● **PROBLEM TO WORK ON**
Write out exactly the lines below that run from the one containing "bpy.context.view_layer.update()" through the one containing "default=millimetres * MM)", both included, with no other lines.

---------------

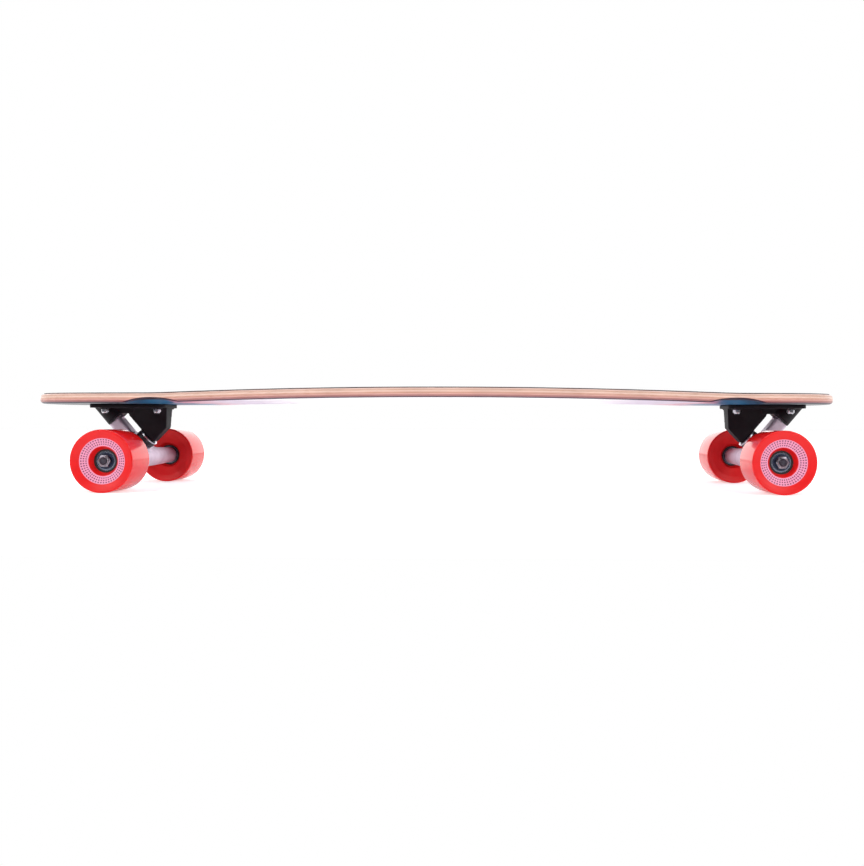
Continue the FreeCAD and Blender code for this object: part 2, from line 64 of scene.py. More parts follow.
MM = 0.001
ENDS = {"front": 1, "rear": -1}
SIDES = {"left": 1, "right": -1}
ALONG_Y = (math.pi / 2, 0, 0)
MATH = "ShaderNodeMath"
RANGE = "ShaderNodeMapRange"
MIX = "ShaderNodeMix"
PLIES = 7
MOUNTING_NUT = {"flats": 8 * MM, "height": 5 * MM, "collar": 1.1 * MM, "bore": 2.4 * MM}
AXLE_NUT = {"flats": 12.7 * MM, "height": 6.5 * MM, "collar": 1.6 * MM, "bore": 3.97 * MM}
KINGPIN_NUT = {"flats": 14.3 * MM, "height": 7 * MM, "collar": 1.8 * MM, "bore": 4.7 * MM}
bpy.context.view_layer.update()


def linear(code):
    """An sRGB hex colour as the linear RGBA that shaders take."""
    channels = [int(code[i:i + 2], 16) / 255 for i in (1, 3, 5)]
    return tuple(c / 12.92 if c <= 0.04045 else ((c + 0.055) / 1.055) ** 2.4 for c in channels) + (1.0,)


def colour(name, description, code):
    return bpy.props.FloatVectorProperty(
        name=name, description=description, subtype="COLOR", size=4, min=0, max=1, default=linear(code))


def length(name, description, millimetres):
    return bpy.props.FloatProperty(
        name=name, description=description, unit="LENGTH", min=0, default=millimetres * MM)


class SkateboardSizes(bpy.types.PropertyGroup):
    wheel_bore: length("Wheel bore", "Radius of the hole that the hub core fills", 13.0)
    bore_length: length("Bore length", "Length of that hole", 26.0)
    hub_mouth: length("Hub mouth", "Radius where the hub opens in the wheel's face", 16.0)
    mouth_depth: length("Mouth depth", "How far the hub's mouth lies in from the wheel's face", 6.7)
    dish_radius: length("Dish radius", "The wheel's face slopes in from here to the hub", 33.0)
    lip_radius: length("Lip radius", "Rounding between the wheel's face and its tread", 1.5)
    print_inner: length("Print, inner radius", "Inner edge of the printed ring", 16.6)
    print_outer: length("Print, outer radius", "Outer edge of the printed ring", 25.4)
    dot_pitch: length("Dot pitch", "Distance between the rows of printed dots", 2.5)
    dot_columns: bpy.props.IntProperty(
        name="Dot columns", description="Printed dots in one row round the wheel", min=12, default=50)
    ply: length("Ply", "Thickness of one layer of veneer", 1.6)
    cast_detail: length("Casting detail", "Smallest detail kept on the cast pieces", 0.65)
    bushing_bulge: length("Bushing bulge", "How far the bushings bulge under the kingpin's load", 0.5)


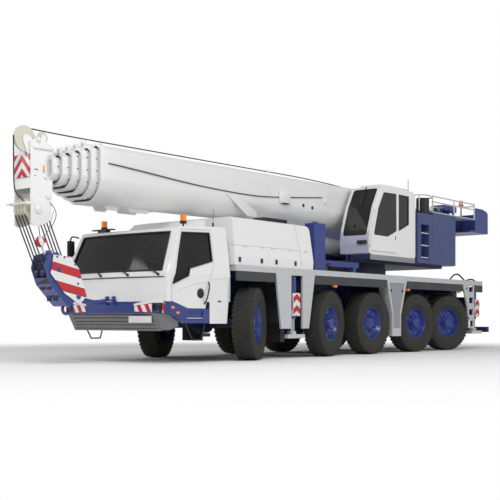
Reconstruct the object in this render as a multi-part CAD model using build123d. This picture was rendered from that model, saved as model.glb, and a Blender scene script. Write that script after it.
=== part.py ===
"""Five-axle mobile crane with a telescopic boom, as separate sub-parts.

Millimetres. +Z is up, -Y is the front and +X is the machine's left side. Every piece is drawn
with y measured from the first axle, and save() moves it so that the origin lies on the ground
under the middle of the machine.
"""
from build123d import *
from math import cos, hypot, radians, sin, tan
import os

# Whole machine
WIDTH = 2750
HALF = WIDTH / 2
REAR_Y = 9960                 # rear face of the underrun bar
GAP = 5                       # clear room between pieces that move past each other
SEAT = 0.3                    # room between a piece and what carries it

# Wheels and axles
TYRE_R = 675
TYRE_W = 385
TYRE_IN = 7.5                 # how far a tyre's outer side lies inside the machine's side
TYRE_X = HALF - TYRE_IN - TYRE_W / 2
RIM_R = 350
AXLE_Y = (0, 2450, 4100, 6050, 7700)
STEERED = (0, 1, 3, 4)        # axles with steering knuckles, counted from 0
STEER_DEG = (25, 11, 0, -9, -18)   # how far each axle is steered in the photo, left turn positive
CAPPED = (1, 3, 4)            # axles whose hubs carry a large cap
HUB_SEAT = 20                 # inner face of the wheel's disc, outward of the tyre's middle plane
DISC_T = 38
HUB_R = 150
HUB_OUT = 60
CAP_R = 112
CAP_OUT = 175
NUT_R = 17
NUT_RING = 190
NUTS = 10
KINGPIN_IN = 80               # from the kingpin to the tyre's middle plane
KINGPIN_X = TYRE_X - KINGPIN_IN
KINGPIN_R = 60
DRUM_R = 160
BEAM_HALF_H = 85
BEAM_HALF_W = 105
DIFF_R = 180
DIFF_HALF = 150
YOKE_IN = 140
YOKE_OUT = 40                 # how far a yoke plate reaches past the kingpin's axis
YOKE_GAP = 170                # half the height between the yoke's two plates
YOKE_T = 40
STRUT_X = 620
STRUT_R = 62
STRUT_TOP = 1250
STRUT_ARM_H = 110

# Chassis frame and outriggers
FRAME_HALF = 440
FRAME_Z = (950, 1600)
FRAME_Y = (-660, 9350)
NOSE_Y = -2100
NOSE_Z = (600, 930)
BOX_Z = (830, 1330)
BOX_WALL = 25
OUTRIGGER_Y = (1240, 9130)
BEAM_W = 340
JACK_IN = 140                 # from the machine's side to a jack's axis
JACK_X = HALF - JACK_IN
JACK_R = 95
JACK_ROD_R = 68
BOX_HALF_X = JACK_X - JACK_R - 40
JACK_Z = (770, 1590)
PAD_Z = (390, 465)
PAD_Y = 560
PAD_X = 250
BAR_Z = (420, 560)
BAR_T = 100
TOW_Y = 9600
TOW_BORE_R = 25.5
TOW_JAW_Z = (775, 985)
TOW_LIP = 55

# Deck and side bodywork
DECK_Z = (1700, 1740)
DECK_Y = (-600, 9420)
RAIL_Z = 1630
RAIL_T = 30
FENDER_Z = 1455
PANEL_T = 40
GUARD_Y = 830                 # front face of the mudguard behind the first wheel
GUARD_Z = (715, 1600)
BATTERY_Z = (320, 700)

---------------

● **SOLUTION FOR THIS PROBLEM**
bpy.context.view_layer.update()


def linear(code):
    """An sRGB hex colour as the linear RGBA that shaders take."""
    channels = [int(code[i:i + 2], 16) / 255 for i in (1, 3, 5)]
    return tuple(c / 12.92 if c <= 0.04045 else ((c + 0.055) / 1.055) ** 2.4 for c in channels) + (1.0,)


def colour(name, description, code):
    return bpy.props.FloatVectorProperty(
        name=name, description=description, subtype="COLOR", size=4, min=0, max=1, default=linear(code))


def length(name, description, millimetres):
    return bpy.props.FloatProperty(
        name=name, description=description, unit="LENGTH", min=0, default=millimetres * MM)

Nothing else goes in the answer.